→ Supplied information
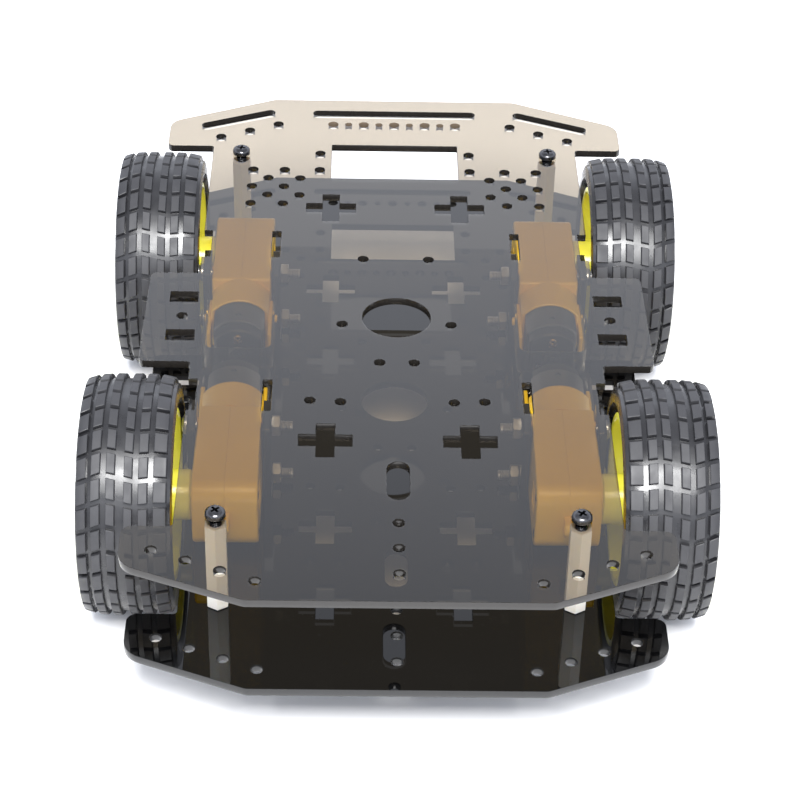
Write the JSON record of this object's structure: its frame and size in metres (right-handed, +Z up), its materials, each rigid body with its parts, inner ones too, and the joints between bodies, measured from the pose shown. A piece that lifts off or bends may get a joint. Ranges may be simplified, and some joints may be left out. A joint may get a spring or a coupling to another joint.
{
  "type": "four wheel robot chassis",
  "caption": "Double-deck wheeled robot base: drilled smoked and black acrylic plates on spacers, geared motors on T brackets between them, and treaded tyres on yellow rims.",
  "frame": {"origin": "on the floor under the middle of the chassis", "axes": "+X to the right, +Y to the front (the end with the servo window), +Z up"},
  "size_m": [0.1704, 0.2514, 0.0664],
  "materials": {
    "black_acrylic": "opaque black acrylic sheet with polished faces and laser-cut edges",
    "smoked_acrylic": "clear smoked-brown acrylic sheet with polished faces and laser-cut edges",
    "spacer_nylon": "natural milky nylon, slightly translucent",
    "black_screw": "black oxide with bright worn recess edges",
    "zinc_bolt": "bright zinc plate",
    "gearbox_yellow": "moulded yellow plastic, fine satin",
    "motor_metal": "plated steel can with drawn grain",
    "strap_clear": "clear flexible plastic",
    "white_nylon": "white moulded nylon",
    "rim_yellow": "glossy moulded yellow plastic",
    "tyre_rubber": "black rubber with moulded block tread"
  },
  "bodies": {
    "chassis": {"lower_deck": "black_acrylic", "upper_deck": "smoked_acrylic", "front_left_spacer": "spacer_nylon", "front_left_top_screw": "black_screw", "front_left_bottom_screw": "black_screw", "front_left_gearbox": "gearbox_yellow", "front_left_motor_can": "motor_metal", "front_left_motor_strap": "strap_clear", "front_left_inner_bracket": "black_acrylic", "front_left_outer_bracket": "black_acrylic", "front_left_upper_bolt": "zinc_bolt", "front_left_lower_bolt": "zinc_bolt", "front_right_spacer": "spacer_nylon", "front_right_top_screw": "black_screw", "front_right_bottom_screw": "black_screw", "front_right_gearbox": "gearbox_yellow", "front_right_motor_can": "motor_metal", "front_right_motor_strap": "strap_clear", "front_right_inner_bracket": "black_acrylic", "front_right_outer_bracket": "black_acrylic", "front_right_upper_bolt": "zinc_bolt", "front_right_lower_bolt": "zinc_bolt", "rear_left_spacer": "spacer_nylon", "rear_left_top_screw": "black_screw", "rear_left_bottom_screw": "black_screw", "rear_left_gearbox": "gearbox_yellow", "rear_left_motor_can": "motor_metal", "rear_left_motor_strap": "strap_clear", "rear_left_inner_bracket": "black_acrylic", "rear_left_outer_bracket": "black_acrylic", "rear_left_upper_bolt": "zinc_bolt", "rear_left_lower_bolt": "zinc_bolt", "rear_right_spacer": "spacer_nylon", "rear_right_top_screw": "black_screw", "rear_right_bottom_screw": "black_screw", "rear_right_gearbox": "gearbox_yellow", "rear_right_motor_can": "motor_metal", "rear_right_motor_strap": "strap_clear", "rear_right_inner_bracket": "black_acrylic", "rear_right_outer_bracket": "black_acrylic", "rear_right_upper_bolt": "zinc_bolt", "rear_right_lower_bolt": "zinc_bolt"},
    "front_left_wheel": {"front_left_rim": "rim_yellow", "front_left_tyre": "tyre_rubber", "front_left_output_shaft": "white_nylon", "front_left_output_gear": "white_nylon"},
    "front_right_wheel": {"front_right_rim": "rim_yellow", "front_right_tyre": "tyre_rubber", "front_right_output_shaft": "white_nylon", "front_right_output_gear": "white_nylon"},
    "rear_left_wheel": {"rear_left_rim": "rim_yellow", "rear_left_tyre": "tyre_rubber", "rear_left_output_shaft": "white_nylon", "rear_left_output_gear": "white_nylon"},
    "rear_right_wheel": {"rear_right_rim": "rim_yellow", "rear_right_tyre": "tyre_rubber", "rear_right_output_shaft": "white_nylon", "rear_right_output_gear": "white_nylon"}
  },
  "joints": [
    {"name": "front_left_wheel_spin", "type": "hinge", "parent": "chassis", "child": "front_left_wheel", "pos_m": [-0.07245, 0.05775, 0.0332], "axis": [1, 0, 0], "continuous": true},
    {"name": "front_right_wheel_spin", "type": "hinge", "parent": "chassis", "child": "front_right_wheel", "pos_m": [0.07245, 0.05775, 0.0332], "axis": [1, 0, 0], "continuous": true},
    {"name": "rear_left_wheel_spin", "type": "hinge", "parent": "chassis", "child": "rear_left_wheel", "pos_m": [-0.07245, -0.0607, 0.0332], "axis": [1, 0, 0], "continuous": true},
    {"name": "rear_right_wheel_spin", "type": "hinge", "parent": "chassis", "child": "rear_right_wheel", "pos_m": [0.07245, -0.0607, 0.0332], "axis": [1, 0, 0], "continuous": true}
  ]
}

→ Task prompt
Quote every line of the data, word for word.

→ Solution for this problem
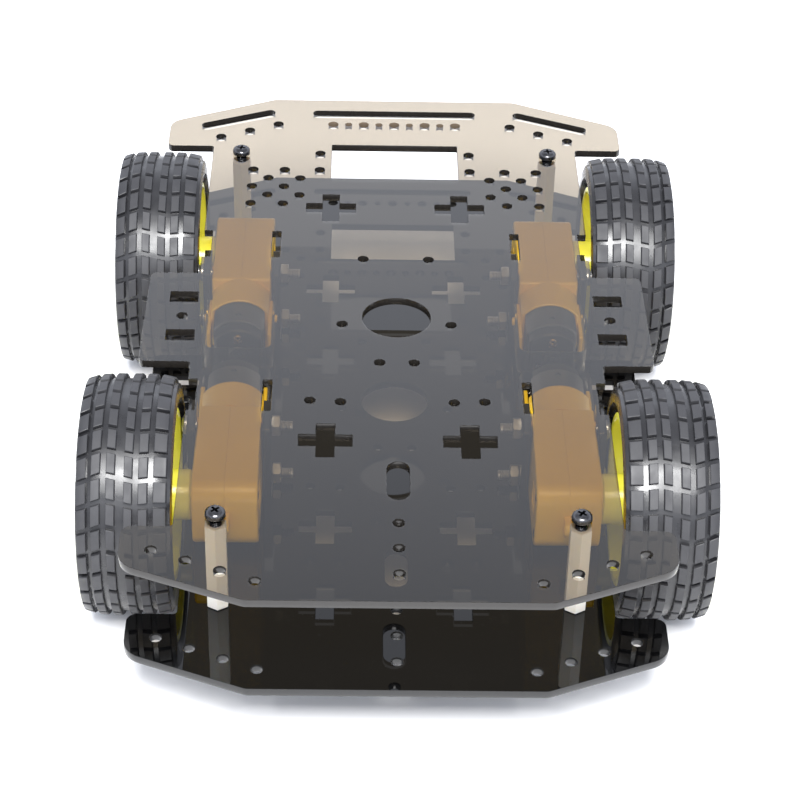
Write the JSON record of this object's structure: its frame and size in metres (right-handed, +Z up), its materials, each rigid body with its parts, inner ones too, and the joints between bodies, measured from the pose shown. A piece that lifts off or bends may get a joint. Ranges may be simplified, and some joints may be left out. A joint may get a spring or a coupling to another joint.
{
  "type": "four wheel robot chassis",
  "caption": "Double-deck wheeled robot base: drilled smoked and black acrylic plates on spacers, geared motors on T brackets between them, and treaded tyres on yellow rims.",
  "frame": {"origin": "on the floor under the middle of the chassis", "axes": "+X to the right, +Y to the front (the end with the servo window), +Z up"},
  "size_m": [0.1704, 0.2514, 0.0664],
  "materials": {
    "black_acrylic": "opaque black acrylic sheet with polished faces and laser-cut edges",
    "smoked_acrylic": "clear smoked-brown acrylic sheet with polished faces and laser-cut edges",
    "spacer_nylon": "natural milky nylon, slightly translucent",
    "black_screw": "black oxide with bright worn recess edges",
    "zinc_bolt": "bright zinc plate",
    "gearbox_yellow": "moulded yellow plastic, fine satin",
    "motor_metal": "plated steel can with drawn grain",
    "strap_clear": "clear flexible plastic",
    "white_nylon": "white moulded nylon",
    "rim_yellow": "glossy moulded yellow plastic",
    "tyre_rubber": "black rubber with moulded block tread"
  },
  "bodies": {
    "chassis": {"lower_deck": "black_acrylic", "upper_deck": "smoked_acrylic", "front_left_spacer": "spacer_nylon", "front_left_top_screw": "black_screw", "front_left_bottom_screw": "black_screw", "front_left_gearbox": "gearbox_yellow", "front_left_motor_can": "motor_metal", "front_left_motor_strap": "strap_clear", "front_left_inner_bracket": "black_acrylic", "front_left_outer_bracket": "black_acrylic", "front_left_upper_bolt": "zinc_bolt", "front_left_lower_bolt": "zinc_bolt", "front_right_spacer": "spacer_nylon", "front_right_top_screw": "black_screw", "front_right_bottom_screw": "black_screw", "front_right_gearbox": "gearbox_yellow", "front_right_motor_can": "motor_metal", "front_right_motor_strap": "strap_clear", "front_right_inner_bracket": "black_acrylic", "front_right_outer_bracket": "black_acrylic", "front_right_upper_bolt": "zinc_bolt", "front_right_lower_bolt": "zinc_bolt", "rear_left_spacer": "spacer_nylon", "rear_left_top_screw": "black_screw", "rear_left_bottom_screw": "black_screw", "rear_left_gearbox": "gearbox_yellow", "rear_left_motor_can": "motor_metal", "rear_left_motor_strap": "strap_clear", "rear_left_inner_bracket": "black_acrylic", "rear_left_outer_bracket": "black_acrylic", "rear_left_upper_bolt": "zinc_bolt", "rear_left_lower_bolt": "zinc_bolt", "rear_right_spacer": "spacer_nylon", "rear_right_top_screw": "black_screw", "rear_right_bottom_screw": "black_screw", "rear_right_gearbox": "gearbox_yellow", "rear_right_motor_can": "motor_metal", "rear_right_motor_strap": "strap_clear", "rear_right_inner_bracket": "black_acrylic", "rear_right_outer_bracket": "black_acrylic", "rear_right_upper_bolt": "zinc_bolt", "rear_right_lower_bolt": "zinc_bolt"},
    "front_left_wheel": {"front_left_rim": "rim_yellow", "front_left_tyre": "tyre_rubber", "front_left_output_shaft": "white_nylon", "front_left_output_gear": "white_nylon"},
    "front_right_wheel": {"front_right_rim": "rim_yellow", "front_right_tyre": "tyre_rubber", "front_right_output_shaft": "white_nylon", "front_right_output_gear": "white_nylon"},
    "rear_left_wheel": {"rear_left_rim": "rim_yellow", "rear_left_tyre": "tyre_rubber", "rear_left_output_shaft": "white_nylon", "rear_left_output_gear": "white_nylon"},
    "rear_right_wheel": {"rear_right_rim": "rim_yellow", "rear_right_tyre": "tyre_rubber", "rear_right_output_shaft": "white_nylon", "rear_right_output_gear": "white_nylon"}
  },
  "joints": [
    {"name": "front_left_wheel_spin", "type": "hinge", "parent": "chassis", "child": "front_left_wheel", "pos_m": [-0.07245, 0.05775, 0.0332], "axis": [1, 0, 0], "continuous": true},
    {"name": "front_right_wheel_spin", "type": "hinge", "parent": "chassis", "child": "front_right_wheel", "pos_m": [0.07245, 0.05775, 0.0332], "axis": [1, 0, 0], "continuous": true},
    {"name": "rear_left_wheel_spin", "type": "hinge", "parent": "chassis", "child": "rear_left_wheel", "pos_m": [-0.07245, -0.0607, 0.0332], "axis": [1, 0, 0], "continuous": true},
    {"name": "rear_right_wheel_spin", "type": "hinge", "parent": "chassis", "child": "rear_right_wheel", "pos_m": [0.07245, -0.0607, 0.0332], "axis": [1, 0, 0], "continuous": true}
  ]
}